Copy out precisely the lines beginning at the line that contains "Turn this picture" and ending at the line that contains "V = FreeCAD.Vector", including both.

-- start of Data records --

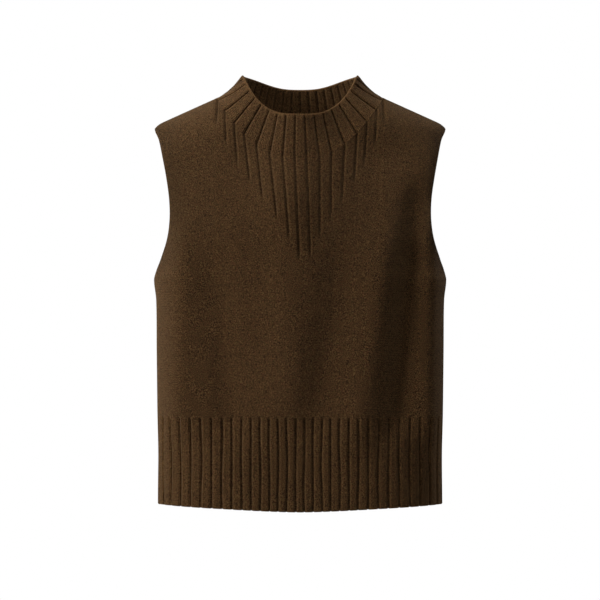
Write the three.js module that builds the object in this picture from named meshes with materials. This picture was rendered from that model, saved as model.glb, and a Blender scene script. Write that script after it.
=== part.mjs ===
// Knitted sweater vest with a ribbed mock neck, worn form with no wearer in it.
// Millimetres, +Z up, the front faces -Y. The origin is where the shoulders and the neck
// hold the vest: in its middle, level with the top of the shoulders.
import * as THREE from "three";

// Cloth
const WALL = 3; // thickness of the knit
const GROOVE_DEPTH = 1.4; // how far a purl column sinks between two ribs
const GROOVE_WIDTH = 4.4;
const SEAM_GAP = 0.3;
const SEAM_Y = 6; // the side seams and the shoulder seams lie in this plane

// Heights
const HEM_Z = -535;
const RIB_TOP_Z = -416;
const ARMPIT_Z = -241;

// Shoulders and neckline
const NECK_HALF = 110; // from the middle to where the neckline meets the shoulder seam
const NECK_SIDE_Z = -1.8;
const SHOULDER_SLOPE = 0.449;
const SHOULDER_ROUND = 60; // drop over which the cloth turns from the ridge to the chest
const TIP_HALF = 190.5; // shoulder tip
const TIP_START = 178; // from here out the ridge droops towards the tip
const TIP_DROOP = 3;
const NECKLINE_POWER = 2.2;
const NECK_DROP = { front: 86, back: 26 }; // from the shoulder seam to the neckline's middle

// Sections from the shoulder to the hem. half is half the width of the panels, girth half the
// width of the round that they lie on, front and back are depths from the seam plane, and
// square is the superellipse power of the round.
const SECTIONS = [
  { z: 20, half: 190.5, girth: 206, front: 54, back: 54, square: 2.6 },
  { z: -41, half: 190.5, girth: 205, front: 70, back: 72, square: 2.6 },
  { z: -58, half: 183.4, girth: 200, front: 75, back: 79, square: 2.6 },
  { z: -85, half: 177, girth: 194.5, front: 82, back: 87, square: 2.65 },
  { z: -112, half: 171.7, girth: 191, front: 88, back: 92, square: 2.7 },
  { z: -138, half: 168.1, girth: 188.5, front: 93, back: 94, square: 2.7 },
  { z: -164, half: 167.4, girth: 187, front: 97, back: 94, square: 2.7 },
  { z: -189, half: 170.9, girth: 186, front: 100, back: 93, square: 2.7 },
  { z: -215, half: 180.5, girth: 187, front: 101, back: 91, square: 2.7 },
  { z: -229, half: 187.4, girth: 189, front: 101, back: 90, square: 2.7 },
  { z: -241, half: 191.5, girth: 191.5, front: 101, back: 89, square: 2.7 },
  { z: -267, half: 188.7, girth: 188.7, front: 100, back: 87, square: 2.7 },
  { z: -333, half: 188, girth: 188, front: 97, back: 84, square: 2.75 },
  { z: -416, half: 187, girth: 187, front: 94, back: 84, square: 2.8 },
  { z: -470, half: 186, girth: 186, front: 92, back: 84, square: 2.8 },
  { z: -535, half: 186.5, girth: 186.5, front: 93, back: 86, square: 2.8 },
];

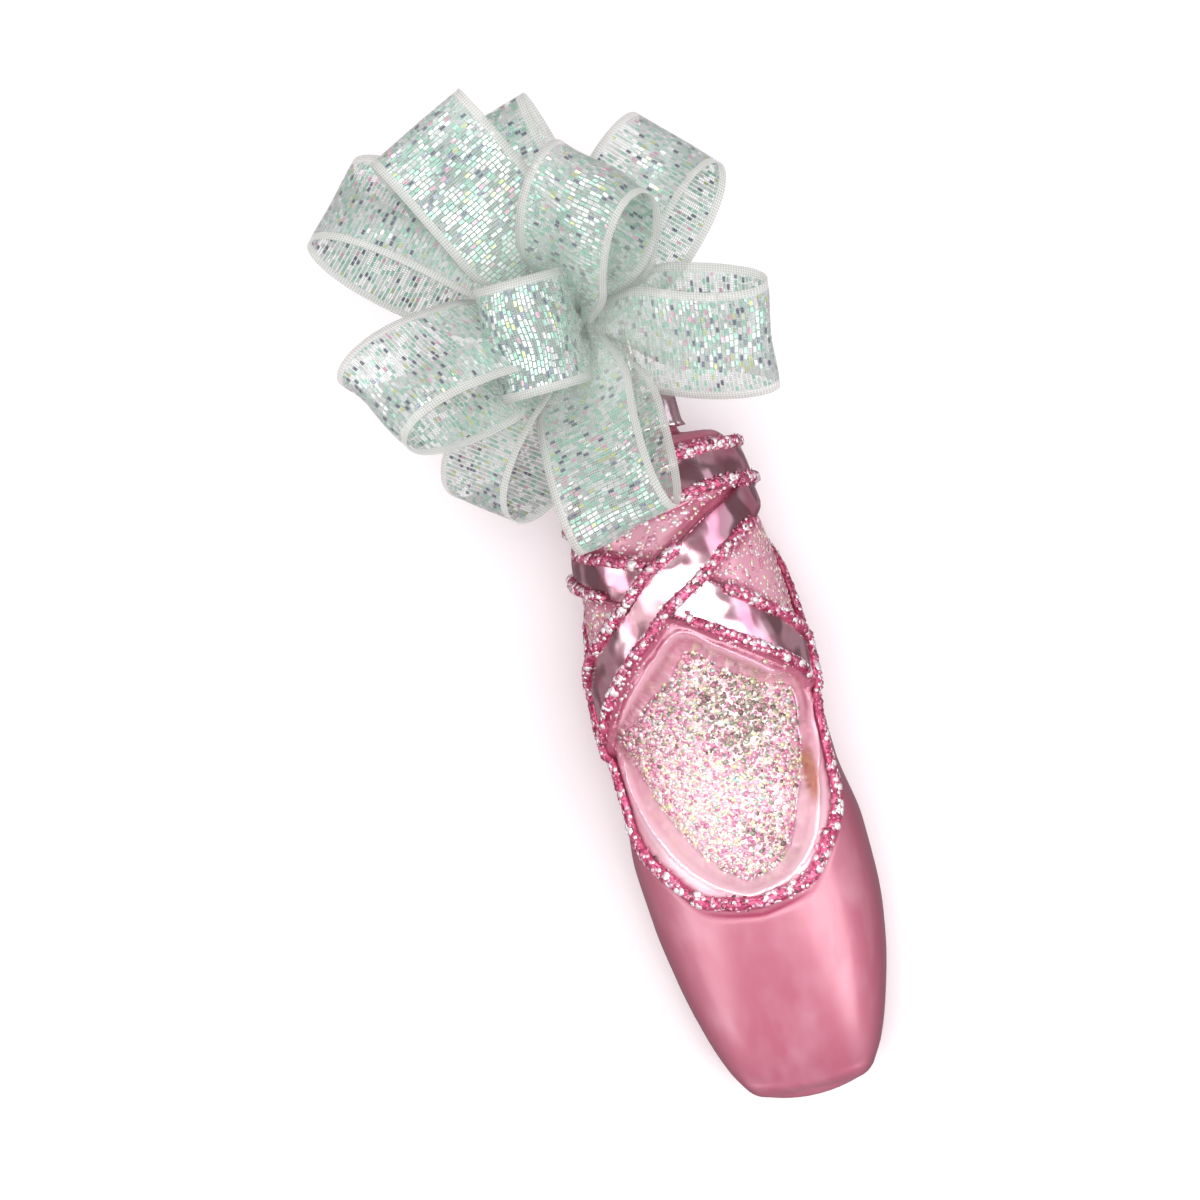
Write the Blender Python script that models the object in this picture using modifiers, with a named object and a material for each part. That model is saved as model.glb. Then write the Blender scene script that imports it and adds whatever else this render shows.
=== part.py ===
"""Ballet pointe shoe, a blown-glass hanging ornament with a ribbon bow.

Metres, +Z up, toe towards -Y. The shoe rests on its sole, and the origin is the middle of its heel's
tread. Along runs from 0 at the toe platform to 1 at the shoulder under the neck. Turn is the angle
round the shoe in degrees: 0 at the crown, 90 at the +X side, 180 at the sole.
"""

import math
from collections import namedtuple

import bmesh
import bpy
from mathutils import Matrix, Vector

# Driving sizes of the glass shoe
SHOE_LENGTH = 0.092
BALL_WIDTH = 0.0324
INSTEP_HEIGHT = 0.0302
GLASS_WALL = 0.001
HEEL_ALONG = 0.739

# The sole, a step in the wall underneath
SOLE_WIDTH = 0.020
SOLE_ARCH = 0.0017
SOLE_EDGE = 0.00025
SOLE_SQUARE = 3.4

# The throat, a dished recess in the instep with a nearly flat floor
THROAT_REACH = 0.0196
THROAT_X = -0.0012
THROAT_ALONG = 0.522
FLOOR_TOE_HEIGHT = 0.0202
FLOOR_ANKLE_HEIGHT = 0.0233
FLOOR_BOW = 0.0100
RIM_OVERCUT = 0.0003
THROAT_SPOKES = 40

# The ribbons moulded round the ankle
RIBBON_WIDTH = 0.0064
RIBBON_RAISE = 0.0009
RIBBON_BEVEL = 0.0003
RIBBON_ROOT = 0.0006
RIBBON_STEP = 10.0
ANKLE_RADIUS = 0.0145

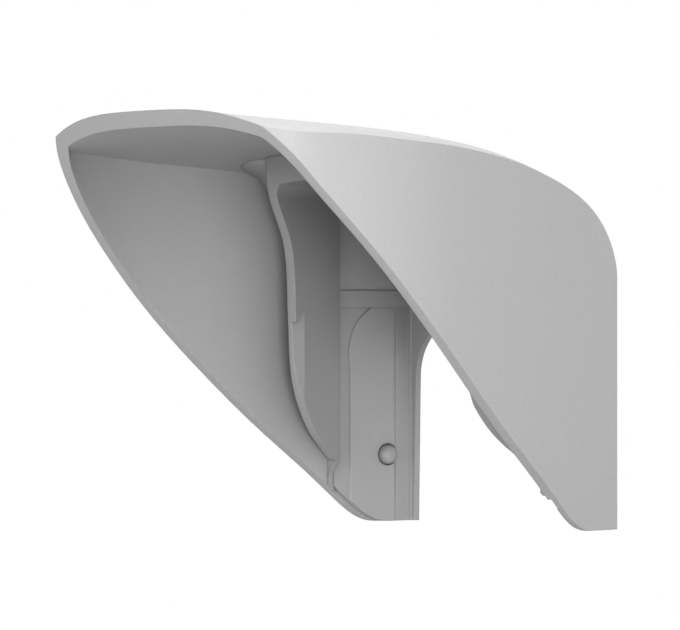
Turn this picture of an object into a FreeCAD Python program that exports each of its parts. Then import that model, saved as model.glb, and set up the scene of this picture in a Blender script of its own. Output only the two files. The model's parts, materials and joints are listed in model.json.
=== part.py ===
"""Weather hood for a wall-mounted dome camera.

A moulded canopy stands out from the wall over the camera.  A U-shaped mounting frame
fills its open back, an arched inner collar shades the camera's barrel, and two small
push-on caps cover the screws that hold the frame in the hood.

Frame: X across the hood, -Y out from the wall, Z up.  The origin is on the wall plane,
in the plane of symmetry, level with the hood's lowest edge.  "Reach" is the distance
out from the wall, so a point at a given reach has Y = -reach.
"""
import FreeCAD, Part
import math
import os

V = FreeCAD.Vector

# Canopy outline seen from above: (reach, half width).
SIDE_LINE = [(0.0, 66.0), (49.0, 74.1), (98.0, 82.8), (137.5, 87.4), (162.0, 85.6),
             (182.0, 80.4), (196.5, 73.4), (206.5, 63.0), (214.0, 48.0)]
# Lower front rim seen from the side: (reach, height).
RIM_LINE = [(20.0, 0.0), (28.0, 2.1), (36.0, 7.3), (49.0, 18.3), (78.5, 42.0), (108.0, 67.8),
            (137.5, 95.6), (162.0, 120.2), (182.0, 141.2), (196.5, 158.6), (204.0, 167.5),
            (211.5, 177.5)]
# Edge between roof and side, seen from the side: (reach, height, rise of the roof at the middle).
ROOF_LINE = [(214.0, 167.4, 9.1), (178.0, 165.3, 8.0), (148.0, 163.6, 8.2), (120.0, 161.9, 8.5),
             (98.5, 159.9, 8.8), (76.0, 156.9, 9.0), (53.0, 151.8, 8.6), (30.0, 144.2, 6.6),
             (12.2, 133.1, 3.0), (2.8, 120.2, 0.9), (0.0, 104.0, 0.0)]
CROWN_POWER = 3.5         # a flat middle that falls away quickly near the sides

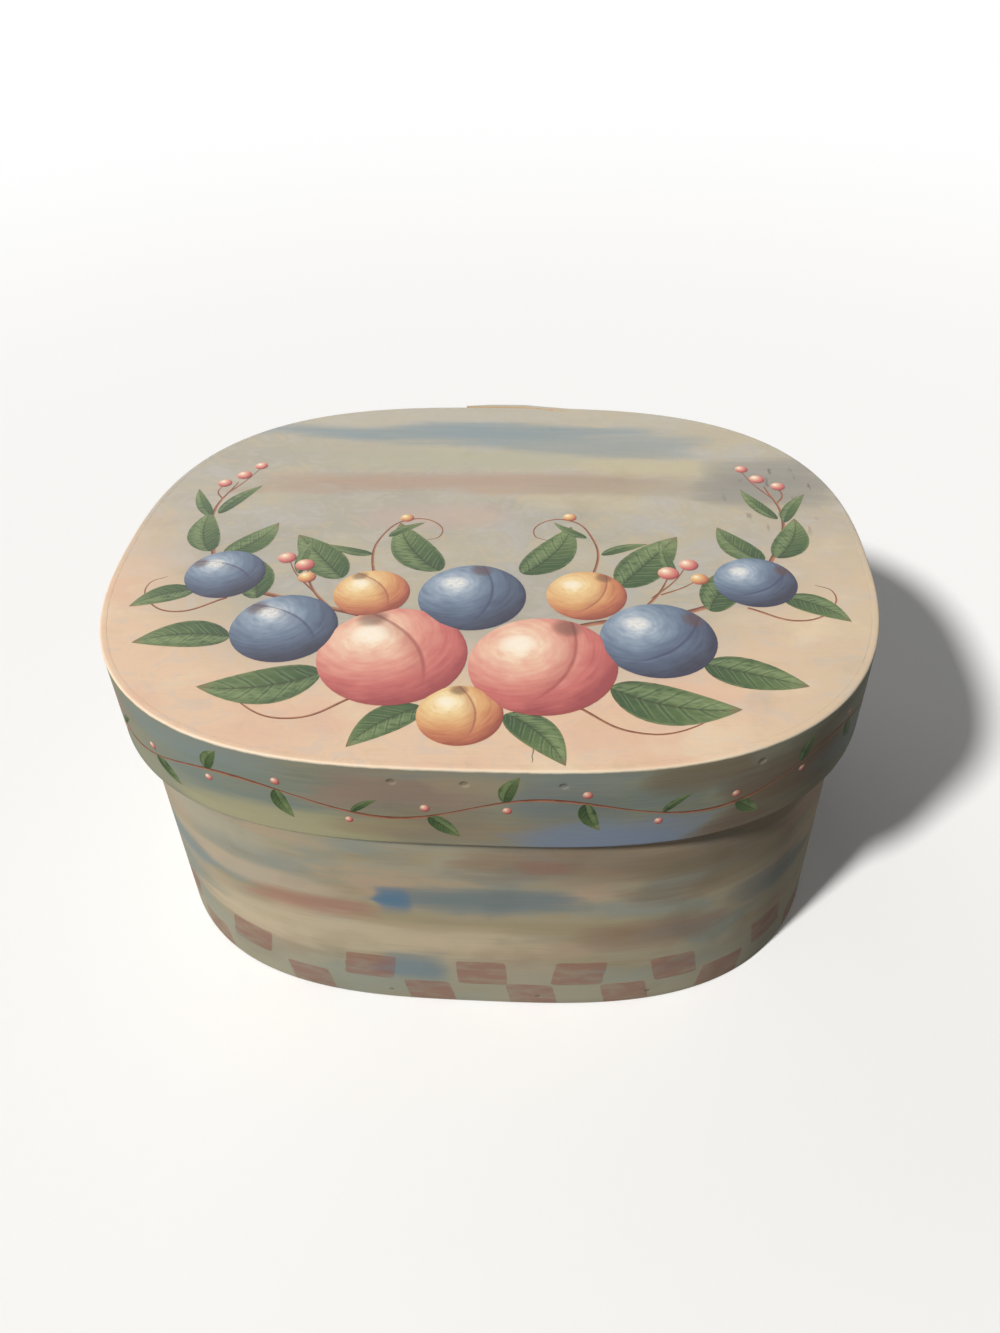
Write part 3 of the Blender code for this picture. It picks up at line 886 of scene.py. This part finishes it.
# X, Y, diameter in millimetres, the way its stem hollow points in degrees, and the kind of fruit
SWAG_FRUIT = (
    (-4, -27, 35, 262, PLUM),
    (33, -25, 26, 240, APRICOT),
    (-37, -26, 25, 300, APRICOT),
    (88, -16, 27, 215, PLUM),
    (-88, -17, 27, 330, PLUM),
    (-62, -45, 34, 318, PLUM),
    (55, -47, 36, 222, PLUM),
    (-26, -57, 46, 296, PEACH),
    (20, -60, 45, 248, PEACH),
    (-3, -83, 25, 276, APRICOT),
)
SWAG_BERRIES = (
    (60, -12, 7.0, 0, PEACH),
    (67, -7, 6.4, 0, PEACH),
    (70, -15, 6.0, 0, APRICOT),
    (-62, -11, 6.6, 0, PEACH),
    (-69, -7, 6.2, 0, PEACH),
    (-60, -18, 6.0, 0, APRICOT),
    (96, 49, 5.6, 0, PEACH),
    (103, 44, 5.2, 0, PEACH),
    (91, 56, 4.8, 0, PEACH),
    (-97, 47, 5.6, 0, PEACH),
    (-103, 41, 5.2, 0, PEACH),
    (-92, 54, 4.8, 0, PEACH),
    (27, 21, 4.8, 0, APRICOT),
    (-31, 19, 4.8, 0, APRICOT),
)

# X, Y of its foot, length in millimetres, the way it points in degrees, and its shape
SWAG_LEAVES = (
    (-16, -13, 33, 118, LEAF_LEFT),
    (12, -14, 34, 66, LEAF_RIGHT),
    (44, -20, 35, 52, LEAF),
    (-48, -18, 33, 132, LEAF),
    (-74, -30, 30, 118, LEAF_RIGHT),
    (72, -32, 32, 58, LEAF_LEFT),
    (-46, -66, 38, 196, LEAF_LEFT),
    (40, -70, 38, -12, LEAF_RIGHT),
    (68, -58, 30, -22, LEAF),
    (-78, -50, 30, 186, LEAF_RIGHT),
    (-14, -80, 26, 222, LEAF_RIGHT),
    (10, -82, 27, -46, LEAF_LEFT),
    (96, -24, 23, -30, LEAF_LEFT),
    (-96, -26, 22, 212, LEAF_RIGHT),
    (97, -2, 27, 74, LEAF_RIGHT),
    (-97, -4, 27, 108, LEAF_LEFT),
    (92, -4, 25, 128, LEAF_LEFT),
    (-91, -6, 25, 54, LEAF_RIGHT),
    (102, 20, 21, 60, SLIM_LEAF),
    (100, 22, 23, 122, SLIM_LEAF),
    (-102, 18, 21, 118, SLIM_LEAF),
    (-100, 20, 23, 60, SLIM_LEAF),
    (38, -2, 17, 20, SLIM_LEAF),
    (33, 8, 15, 142, SLIM_LEAF),
    (-40, -4, 17, 160, SLIM_LEAF),
    (-36, 7, 15, 38, SLIM_LEAF),
    (62, -14, 19, 96, SLIM_LEAF),
    (-63, -16, 19, 84, SLIM_LEAF),
)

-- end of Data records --

Output ->
Turn this picture of an object into a FreeCAD Python program that exports each of its parts. Then import that model, saved as model.glb, and set up the scene of this picture in a Blender script of its own. Output only the two files. The model's parts, materials and joints are listed in model.json.
=== part.py ===
"""Weather hood for a wall-mounted dome camera.

A moulded canopy stands out from the wall over the camera.  A U-shaped mounting frame
fills its open back, an arched inner collar shades the camera's barrel, and two small
push-on caps cover the screws that hold the frame in the hood.

Frame: X across the hood, -Y out from the wall, Z up.  The origin is on the wall plane,
in the plane of symmetry, level with the hood's lowest edge.  "Reach" is the distance
out from the wall, so a point at a given reach has Y = -reach.
"""
import FreeCAD, Part
import math
import os

V = FreeCAD.Vector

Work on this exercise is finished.